1. When a Law Firm Becomes a DNFBP Under UAE Law
A common misconception is that only law firms with active money-handling mandates are caught by the AML regime. Federal Decree-Law No. 10 of 2025, in line with FATF Recommendation 22, takes a wider view. A UAE-licensed lawyer, legal consultant, or notary becomes a DNFBP the moment they prepare for, or carry out, any of the following on behalf of a client:
- Buying or selling real estate.
- Managing client money, securities, or other assets.
- Managing bank, savings, or securities accounts.
- Organising contributions for the creation, operation, or management of companies.
- Creating, operating, or managing legal persons or arrangements, including foundations, trusts, and SPVs, and the buying or selling of business entities.
If your firm advises on freezone licensing, structures family offices, drafts shareholder agreements involving share transfers, manages an escrow client account, or holds nominee directorships, you are inside the perimeter. The trigger is the activity, not the size of the firm.

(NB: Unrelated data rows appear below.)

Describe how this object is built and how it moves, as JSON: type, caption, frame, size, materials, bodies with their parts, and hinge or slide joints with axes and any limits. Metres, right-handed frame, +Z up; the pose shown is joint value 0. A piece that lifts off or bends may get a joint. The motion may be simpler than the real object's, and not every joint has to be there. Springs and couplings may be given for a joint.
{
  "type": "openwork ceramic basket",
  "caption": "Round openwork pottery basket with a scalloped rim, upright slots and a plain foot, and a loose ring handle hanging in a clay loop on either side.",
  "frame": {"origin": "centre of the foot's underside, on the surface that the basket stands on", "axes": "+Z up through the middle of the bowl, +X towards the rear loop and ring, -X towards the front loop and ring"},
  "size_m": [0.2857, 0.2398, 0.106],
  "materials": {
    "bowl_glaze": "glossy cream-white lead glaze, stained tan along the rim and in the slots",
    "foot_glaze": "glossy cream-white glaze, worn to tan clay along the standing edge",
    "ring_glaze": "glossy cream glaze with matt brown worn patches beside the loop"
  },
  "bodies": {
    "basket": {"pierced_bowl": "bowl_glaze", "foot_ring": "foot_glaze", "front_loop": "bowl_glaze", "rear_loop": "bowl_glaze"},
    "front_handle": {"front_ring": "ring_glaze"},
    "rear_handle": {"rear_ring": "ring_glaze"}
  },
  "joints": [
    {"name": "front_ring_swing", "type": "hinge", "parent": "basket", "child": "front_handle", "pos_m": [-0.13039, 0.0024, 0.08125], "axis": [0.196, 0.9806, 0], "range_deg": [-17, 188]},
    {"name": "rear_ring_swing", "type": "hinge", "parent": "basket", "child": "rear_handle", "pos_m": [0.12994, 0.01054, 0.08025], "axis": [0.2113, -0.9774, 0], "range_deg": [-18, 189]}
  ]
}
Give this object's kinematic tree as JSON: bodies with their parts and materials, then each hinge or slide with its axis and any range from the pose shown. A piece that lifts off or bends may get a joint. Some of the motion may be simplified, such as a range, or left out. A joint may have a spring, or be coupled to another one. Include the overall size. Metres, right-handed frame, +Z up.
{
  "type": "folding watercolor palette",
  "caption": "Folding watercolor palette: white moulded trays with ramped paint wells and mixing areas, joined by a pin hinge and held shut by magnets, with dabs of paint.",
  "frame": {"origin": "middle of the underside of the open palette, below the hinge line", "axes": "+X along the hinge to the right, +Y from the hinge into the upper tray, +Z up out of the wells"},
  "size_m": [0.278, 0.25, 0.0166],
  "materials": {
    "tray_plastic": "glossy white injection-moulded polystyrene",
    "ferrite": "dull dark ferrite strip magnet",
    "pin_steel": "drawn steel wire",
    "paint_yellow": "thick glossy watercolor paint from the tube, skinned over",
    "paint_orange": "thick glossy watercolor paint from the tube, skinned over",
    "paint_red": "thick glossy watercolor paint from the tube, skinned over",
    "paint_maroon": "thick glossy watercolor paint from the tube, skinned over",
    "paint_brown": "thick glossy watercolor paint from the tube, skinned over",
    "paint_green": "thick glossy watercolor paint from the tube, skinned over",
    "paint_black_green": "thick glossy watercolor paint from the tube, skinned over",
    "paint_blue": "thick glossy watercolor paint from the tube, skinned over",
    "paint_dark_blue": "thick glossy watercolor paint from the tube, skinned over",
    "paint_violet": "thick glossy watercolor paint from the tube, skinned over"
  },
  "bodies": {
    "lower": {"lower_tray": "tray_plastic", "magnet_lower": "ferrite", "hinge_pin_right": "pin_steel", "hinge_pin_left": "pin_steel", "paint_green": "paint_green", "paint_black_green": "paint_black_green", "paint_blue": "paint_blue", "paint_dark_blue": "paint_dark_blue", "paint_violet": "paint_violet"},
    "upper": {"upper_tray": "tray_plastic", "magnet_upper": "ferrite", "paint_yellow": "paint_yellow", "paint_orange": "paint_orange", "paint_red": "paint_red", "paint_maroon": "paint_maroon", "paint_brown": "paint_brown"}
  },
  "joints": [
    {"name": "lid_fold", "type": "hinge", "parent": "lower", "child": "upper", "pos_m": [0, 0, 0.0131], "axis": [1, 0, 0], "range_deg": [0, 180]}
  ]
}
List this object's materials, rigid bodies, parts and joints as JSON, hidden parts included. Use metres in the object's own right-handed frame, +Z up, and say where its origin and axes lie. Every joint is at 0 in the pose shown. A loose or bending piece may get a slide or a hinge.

1.1 Mainland, DIFC, and ADGM: Three Supervisors
The same federal AML law applies across the UAE, but supervisory authority differs by jurisdiction:
- Mainland law firms (Dubai, Abu Dhabi, Sharjah, and other emirates): Supervised by the Ministry of Justice (MoJ). The MoJ reviews MLRO appointments, conducts inspections, and imposes administrative penalties on practices licensed outside the financial freezones.
- DIFC law firms: Supervised by the Dubai Financial Services Authority (DFSA), which applies its own DNFBP rulebook on top of the federal law.
- ADGM law firms: Supervised by the Financial Services Regulatory Authority (FSRA) under the ADGM AML and Sanctions Rules.
Cross-border firms with offices in more than one jurisdiction must align their group AML programme with the strictest applicable rule, then layer in jurisdiction-specific add-ons. A single, watered-down group policy will not survive a focused inspection.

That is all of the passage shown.